# Objective:
Only the lines from the one containing "Break this object" through the final line of the material below should be output, exactly as they stand.

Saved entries
┏━━

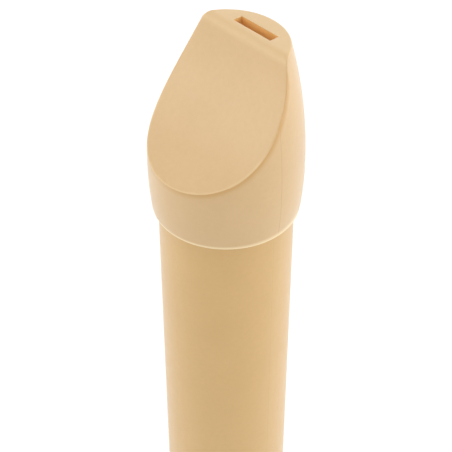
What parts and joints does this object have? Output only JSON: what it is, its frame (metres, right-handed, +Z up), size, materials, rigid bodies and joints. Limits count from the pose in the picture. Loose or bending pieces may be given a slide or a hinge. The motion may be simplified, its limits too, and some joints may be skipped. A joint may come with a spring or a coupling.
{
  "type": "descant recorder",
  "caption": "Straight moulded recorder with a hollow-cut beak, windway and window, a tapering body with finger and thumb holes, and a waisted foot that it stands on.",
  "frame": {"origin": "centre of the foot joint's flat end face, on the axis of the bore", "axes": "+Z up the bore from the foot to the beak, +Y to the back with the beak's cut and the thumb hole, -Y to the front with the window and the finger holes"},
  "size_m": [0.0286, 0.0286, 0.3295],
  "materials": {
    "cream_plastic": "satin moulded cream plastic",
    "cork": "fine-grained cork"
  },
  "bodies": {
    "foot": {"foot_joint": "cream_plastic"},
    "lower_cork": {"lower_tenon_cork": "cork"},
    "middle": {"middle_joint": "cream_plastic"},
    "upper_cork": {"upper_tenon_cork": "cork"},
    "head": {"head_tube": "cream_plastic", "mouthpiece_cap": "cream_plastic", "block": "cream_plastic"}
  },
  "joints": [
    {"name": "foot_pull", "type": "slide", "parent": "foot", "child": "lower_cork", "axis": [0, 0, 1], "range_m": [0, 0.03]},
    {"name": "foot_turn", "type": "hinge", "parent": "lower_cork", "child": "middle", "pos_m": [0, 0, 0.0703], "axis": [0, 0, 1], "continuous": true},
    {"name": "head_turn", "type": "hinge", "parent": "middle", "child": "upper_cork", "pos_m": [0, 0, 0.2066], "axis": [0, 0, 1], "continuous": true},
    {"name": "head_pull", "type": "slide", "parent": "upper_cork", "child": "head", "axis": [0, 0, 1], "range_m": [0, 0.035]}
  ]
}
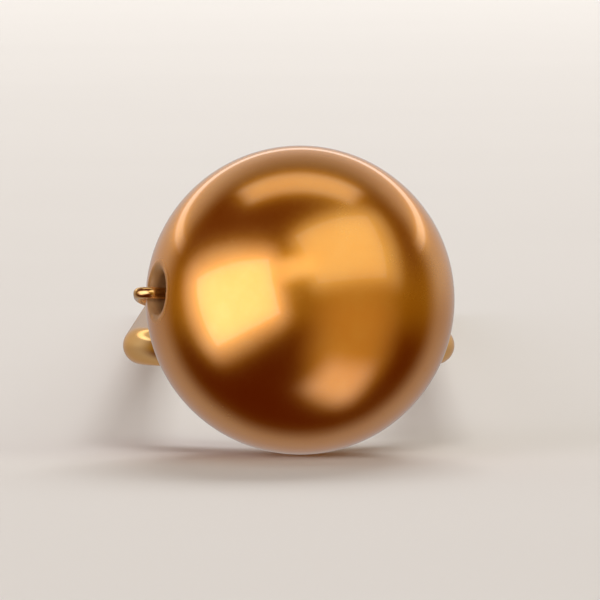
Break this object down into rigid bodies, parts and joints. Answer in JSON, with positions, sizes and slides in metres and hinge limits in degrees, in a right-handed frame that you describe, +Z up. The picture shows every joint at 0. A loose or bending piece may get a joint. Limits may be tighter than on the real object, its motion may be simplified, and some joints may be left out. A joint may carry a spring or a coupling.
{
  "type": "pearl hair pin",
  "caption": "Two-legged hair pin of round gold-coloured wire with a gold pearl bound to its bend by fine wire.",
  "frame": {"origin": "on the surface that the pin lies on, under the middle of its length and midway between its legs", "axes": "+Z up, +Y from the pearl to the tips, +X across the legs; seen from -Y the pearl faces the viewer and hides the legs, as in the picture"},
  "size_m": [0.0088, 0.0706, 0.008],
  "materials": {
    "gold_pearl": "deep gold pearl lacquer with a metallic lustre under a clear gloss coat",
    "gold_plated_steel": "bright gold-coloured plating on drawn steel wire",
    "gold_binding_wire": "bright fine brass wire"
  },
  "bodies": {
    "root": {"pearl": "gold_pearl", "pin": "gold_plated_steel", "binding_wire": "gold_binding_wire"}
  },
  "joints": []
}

┗━━

# Correct response:
Break this object down into rigid bodies, parts and joints. Answer in JSON, with positions, sizes and slides in metres and hinge limits in degrees, in a right-handed frame that you describe, +Z up. The picture shows every joint at 0. A loose or bending piece may get a joint. Limits may be tighter than on the real object, its motion may be simplified, and some joints may be left out. A joint may carry a spring or a coupling.
{
  "type": "pearl hair pin",
  "caption": "Two-legged hair pin of round gold-coloured wire with a gold pearl bound to its bend by fine wire.",
  "frame": {"origin": "on the surface that the pin lies on, under the middle of its length and midway between its legs", "axes": "+Z up, +Y from the pearl to the tips, +X across the legs; seen from -Y the pearl faces the viewer and hides the legs, as in the picture"},
  "size_m": [0.0088, 0.0706, 0.008],
  "materials": {
    "gold_pearl": "deep gold pearl lacquer with a metallic lustre under a clear gloss coat",
    "gold_plated_steel": "bright gold-coloured plating on drawn steel wire",
    "gold_binding_wire": "bright fine brass wire"
  },
  "bodies": {
    "root": {"pearl": "gold_pearl", "pin": "gold_plated_steel", "binding_wire": "gold_binding_wire"}
  },
  "joints": []
}